When we eat out with our kids, we use coupons or go on two-for-one day. We buy most of our kids clothes (and a fair amount of our own) from consignment stores or clearance racks. Coffee comes from our pot and not from Starbucks. We choose activities for our kids that are affordable and worth the cost, and even then sometimes the fees for those things are their birthday gifts.

Don't get me wrong - we aren't crazy, ultra-frugal money nazis. We took our kids to Disney World, went to Costa Rica for our anniversary and put a jacuzzi tub in our bathroom. And we recently bought a slightly larger house (with matching appliances!). Thanks to my number-crunching hubby, all of those things were planned and budgeted for.

Living debt-free instead of paycheck to paycheck put us in a place where we could say "yes" when God asked us to move. If He had said "sell some stuff and use your savings to pay for this adoption" we could have done that. Honestly I'm glad he didn't, but if we had had to do that to give a child a home, we could have.

And it would have been worth it.

"Do not store up for yourselves treasures on earth, where moths and rust destroy, and where thieves break in and steal. But store up for yourselves treasures in heaven, where moths and rust do not destroy, and where theives do not break in and steal. For where your treasure is, there your heart will be also."  - Matthew 6:19-21


November 16, 2014

How to afford an international adoption: Part 1

In honor of November being National Adoption Month, I decided it would be fitting to finally put together a series of posts that I've been thinking about for a long time. I don't think it's any secret that adoption is expensive or that the perceived cost is a hinderance to many families who are interested in adoption, and I certainly do not claim to have all the answers. But we, and a great many other families have managed to make it work, so I'll share my two cents anyway.

First and foremost:
Affording an adoption is not all about the money.

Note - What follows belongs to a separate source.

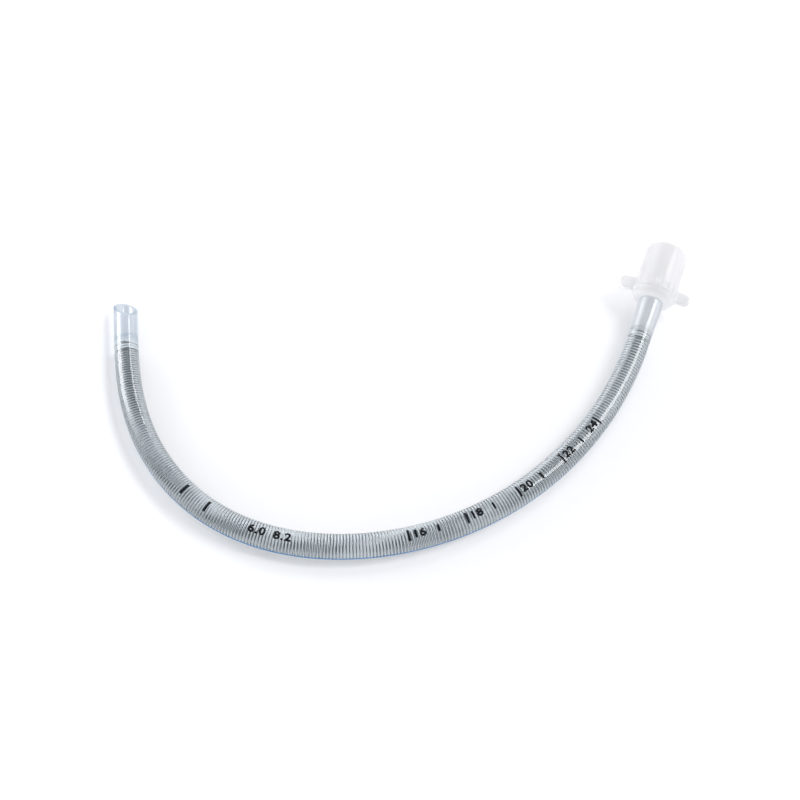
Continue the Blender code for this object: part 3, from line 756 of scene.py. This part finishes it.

I realize that there are many people who successfully adopt who are not Christians. But in my experience, a very significant number of them are. And they aren't just ones who label themselves as "Christian" for lack of a better choice, they're ones who are adopting because that's what the Lord has called them to and they're prayerfully and intentionally following Him. This was the case for us, and this is why we were able to afford our adoption.

Meili's finding ad from the Chinese newspaper (and Google's translation, which is fairly accurate, on the right)
We knew for a long time that adopting was something the Lord wanted to do (read HERE to learn more about that). We also had no idea how on earth we would ever afford that, but trusted that if it was something we were supposed to do, our God was big enough to find a way to make it happen. Honestly, I think almost every Christian adoptive family starts out this way. I only know of a handful who have been blessed with such abundant resources that they can pay for the whole thing upfront. Several months ago, someone posted a question on one (of the many) adoption forums I follow. It went something like this:

"We really believe God is calling us to start this adoption now. We have a little bit of money to start with but absolutely nowhere near enough to finish. Looking for advice from those who've been there - what should we do?"

It was amazing to watch the answers pour in. Time after time after time, the answer was the same. No one started with enough. Most people started with hardly anything. They trusted God and took it one day at a time. "We prayed and God provided a __________" - a grant, an anonymous donor, a raise at work, a fee reduction, an unexpected tax return, etc.


Relying on God to provide in such a huge way is sort of like sky diving. It's a crazy, amazing, nerve-wracking adventure where you put total faith in something other than yourself. You risk it all clinging to the hope that that parachute is going to open, that God is going to meet those needs. And when He does, it's so absolutely amazing, that you just can't do anything but give him the glory. Our loving and gracious Father did this for us time and time again (you can read about two times HERE and HERE). Not that we didn't need a few reminders along the way. We humans are so fickle - or at least I am - we can go from fully trusting to mostly doubting in a manner of minutes. But He even had that covered. In June of 2012 I was struggling with how it was all going to work. That Sunday our pastor gave a sermon titled "God Equips." The main point he drove home that day?
"What God calls us to do, he equips us to accomplish."




It was the reminder we needed. You see, when we started journey, we had nothing set aside for an adoption. Nothing. Yes, we had some savings, and we figured we would benefit from the adoption tax credit, but we had absolutely zero funds solely available for adoption. Not only that, but as we were praying about if this really was the right time to start, I felt the Lord asking me to trust him even more. (Obviously He knows I have control issues and wasn't going to let me get away with thinking I had anything to do with this) He was asking us to not only start the process with nothing, but never to ask for anything.

And so we didn't. Not once. Now, we did have fundraisers - we had a garage sale and clearly stated all proceeds would go toward our adoption. Jon offered photo sessions for this same purpose, but we never outright said, "please donate to this cause." There were people who did, because they wanted to, but never because we asked.  When we had a payment due, the money was always there. Sometimes, that payment took our fund within a dollar or two of zero. But it was always there. We joked that our adoption fund was like loaves and fish - it just kept coming and we couldn't figure how it worked, but it always did.


I realize it doesn't always work exactly this way for every single Christian adoptive family. Everyone's story is different. Ours involved me finally getting into a place of total surrender and reliance on the Father; something I struggle with DAILY. He was setting me up for the future when I would (and will) doubt, so that He can point me back to that time and say "Remember how I provided for you then? Surely, you can trust me now."

This is why the most important part of affording an adoption is not saving or scrimping, or investing or giving in a certain way (though that is important -see Part 2, coming soon!). The most important thing, is following the leading of the Holy Spirit with a life that is fully committed to Jesus Christ and the will of the our heavenly Father.